Final numbers after all changes:
Startup finished in 3.091s (kernel) + 14.802s (userspace) = 17.893s
multi-user.target reached after 14.690s in userspace
The top entries in systemd-analyze blame are now legitimate — mysql, docker, nginx. Things that genuinely need time to initialize. Nothing wasted.
What Actually Matters
Boot time is just the metric. What you are really doing with systemd-analyze is making visible something most sysadmins never look at: exactly what your server is doing during those first 40 seconds, and why.
Slow boots are almost always accumulated cruft — services installed and forgotten, defaults never reviewed, desktop-oriented dependencies running on a headless server. A 30-minute boot audit every few months pays dividends: faster recovery after incidents, fewer mysterious startup failures, and a clear picture of what is actually running on your machines.

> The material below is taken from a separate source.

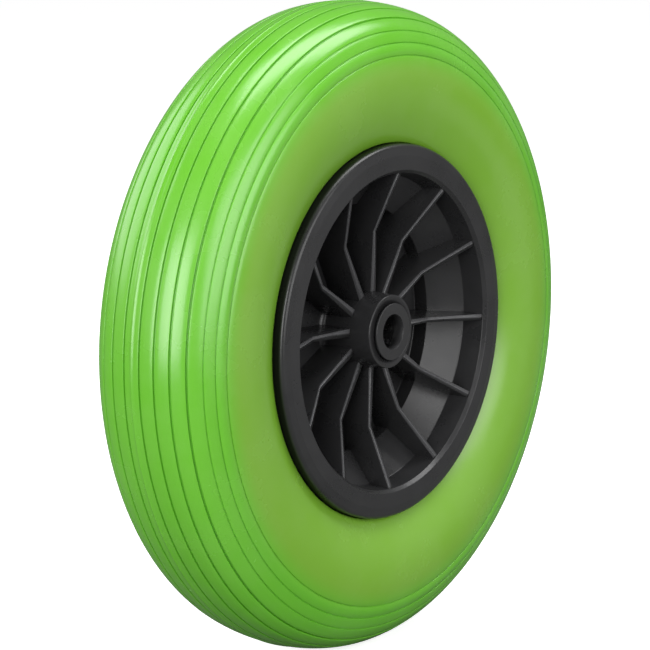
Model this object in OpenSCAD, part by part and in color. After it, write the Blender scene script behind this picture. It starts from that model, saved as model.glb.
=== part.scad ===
// Wheelbarrow wheel: a foam tyre with a ribbed tread, moulded onto a dished plastic rim
// that turns on two caged roller bearings. The axle runs along Y and the wheel stands
// upright. Each section is drawn as radius against distance from the wheel's middle plane.

/* [Tyre] */
// Diameter over the tread
tyre_d = 400; // [360:1:440]
// Width over the sidewalls
tyre_w = 90; // [80:0.5:104]
// Radius of the arc across the middle of the tread
crown_r = 75; // [64:1:86]
// Angle at which the crown arc runs into the shoulder arc
crown_turn = 14; // [12:0.5:16]
// Angle at which the shoulder arc runs into the sidewall arc
side_turn = 69; // [64:0.5:74]
// How far behind the flange's face the sidewall meets the rim
tyre_meets = 7.9; // [6:0.1:9]

/* [Tread] */
// Grooves on each half of the tread
groove_count = 4; // [2:1:5]
// Width of the rib in the middle of the tread
centre_rib = 11; // [9:0.2:13]
// Distance between grooves along the tread
groove_pitch = 9.6; // [8:0.1:11]
// Width of a groove
groove_w = 1.2; // [0.8:0.1:2.6]
// Depth of a groove
groove_depth = 1.6; // [1:0.1:2.4]
// Thin lines beyond the grooves, on each shoulder
line_count = 3; // [1:1:3]
// Distance between the thin lines
line_pitch = 7.8; // [6:0.1:9]
// Width of a thin line
line_w = 0.7; // [0.4:0.1:1.4]
// Depth of a thin line
line_depth = 0.7; // [0.3:0.1:1.2]
// Width of the mould seam round the middle
seam_w = 0.8; // [0.4:0.1:1.4]
// Height of the mould seam
seam_h = 0.3; // [0.2:0.1:0.6]

/* [Rim] */
// Width over both flanges
rim_w = 84; // [82:0.5:85]
// Outside diameter of the flanges
flange_d = 229.8; // [220:0.2:240]
// Width of the flange's sloping edge
flange_edge_w = 7; // [4:0.2:9]
// How far the sloping edge drops before it rounds over
flange_slope = 1; // [0.5:0.1:1.6]
// Radius of the flange's outer corner
flange_round = 3; // [2:0.2:4]
// Length of the lip that turns in from the flange's edge
lip_len = 11; // [10:0.5:12]
// Wall of the flange, the barrel and the lip
wall = 4; // [3:0.1:4.4]
// Width of the flange's flat face
flange_face_w = 8.8; // [6:0.2:12]
// Width of the bevel round the mouth
mouth_bevel = 1.9; // [1:0.1:2.4]
// Depth of the bevel round the mouth
mouth_bevel_depth = 2.2; // [1.4:0.1:2.6]
// Depth at which the barrel starts to slope in
slope_depth = 16.3; // [14:0.1:19]
// Depth at which the slope ends at the well
well_depth = 31.3; // [28:0.1:34]
// How far inside the mouth the well's wall lies
well_in = 22.6; // [18:0.1:26]
// Draft of the barrel's inside faces, in degrees
barrel_draft = 5; // [1:0.5:6]
// Thickness of the web
web_t = 3.4; // [2.8:0.2:7]
// Radius of the fillet between the web and the well
web_fillet = 0.8; // [0.5:0.1:3]

/* [Ribs] */
// Ribs round the wheel
rib_count = 12; // [8:1:14]
// Angle of the first rib
rib_turn = -2.2; // [-15:0.1:15]
// Thickness of a rib at the level of the flange's face
rib_t = 2.3; // [1.8:0.1:3]
// Draft of a rib's sides, in degrees
rib_draft = 2; // [1:0.25:2.5]
// Depth of the ribs' level edge round the hub
rib_depth = 19.4; // [17:0.2:22]
// How far inside the mouth the ribs start to rise to it
rib_rise_w = 38.6; // [32:0.2:44]
// How far below the mouth's bevel the ribs end
rib_drop = 0.2; // [0.1:0.1:2]

/* [Hub] */
// Depth of the hub's face behind the flange's face
hub_depth = 5.5; // [3.5:0.1:8]
// Wall of the hub round the bearing's track, at its face
hub_wall = 7.4; // [5:0.1:9]
// Draft of the hub's outside, in degrees
hub_draft = 2.5; // [1:0.5:4]
// Radius of the fillet between the hub and the web
hub_fillet = 4.5; // [3:0.5:6]
// Radial play of the axle in the passage between the two bearings
passage_play = 2; // [1:0.1:3]

/* [Caps] */
// Diameter of the axle
axle_d = 20; // [19.5:0.1:20.4]
// Radial play of the axle in a cap
axle_play = 0.3; // [0.2:0.05:0.4]
// How far a cap's flange laps over the hub's face
cap_lap = 2.4; // [1.5:0.1:4]
// Thickness of a cap's flange
cap_t = 2; // [1.6:0.1:3]
// Length of a cap's spigot in the hub
cap_spigot = 5; // [4:0.5:7]
// Width of the flare at a cap's mouth
cap_flare = 0.6; // [0.3:0.1:1]
// Depth of the flare at a cap's mouth
cap_mouth_depth = 2; // [1:0.1:2.4]

/* [Bearings] */
// Diameter of a roller
roller_d = 5; // [4.6:0.1:5.2]
// Length of a roller
roller_len = 18; // [14:0.5:19]
// Radial clearance between the axle and the rollers
roller_play = 0.05; // [0.04:0.01:0.08]
// Radial running clearance of a roller in its pocket and on its track
pocket_play = 0.06; // [0.04:0.01:0.09]
// Running clearance at a roller's ends and at a cage's ends
end_play = 0.3; // [0.2:0.05:0.4]
// Radial gap between the cage and the axle
cage_gap = 1; // [0.8:0.05:1.2]
// Radial gap between the cage and its track
cage_track_gap = 0.5; // [0.4:0.05:0.8]
// Thickness of the rings at a cage's ends
cage_ring = 2; // [1.5:0.1:3]

/* [Hidden] */
roller_count = 8;
$fn = 96;
front = 1;
back = -1;

// A rounding's circle is this much too large, so that it crosses its edges cleanly
arc_bite = 1.002;

// Levels, measured from the middle plane of the wheel
face_h = rim_w / 2;
slope_h = face_h - slope_depth;
well_h = face_h - well_depth;
web_h = web_t / 2;
rib_h = face_h - rib_depth;
hub_h = face_h - hub_depth;

// Radii of the rim
flange_r = flange_d / 2;
flat_r = flange_r - flange_edge_w;
mouth_r = flat_r - flange_face_w;
seat_r = mouth_r - mouth_bevel;
seat_end_r = seat_r - (slope_depth - mouth_bevel_depth) * tan(barrel_draft);
well_r = mouth_r - well_in;
well_end_r = well_r - (well_h - web_h) * tan(barrel_draft);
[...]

Four commands to internalize:
systemd-analyze— total timesystemd-analyze blame— per-unit breakdownsystemd-analyze critical-chain— longest dependency pathsystemd-analyze plot— visual timeline
Start with blame. Find your top offender. Understand whether it is slow by itself or waiting on something else. Then choose: delay, disable, or mask. Repeat until the numbers look reasonable. It is not complicated — it just requires actually looking.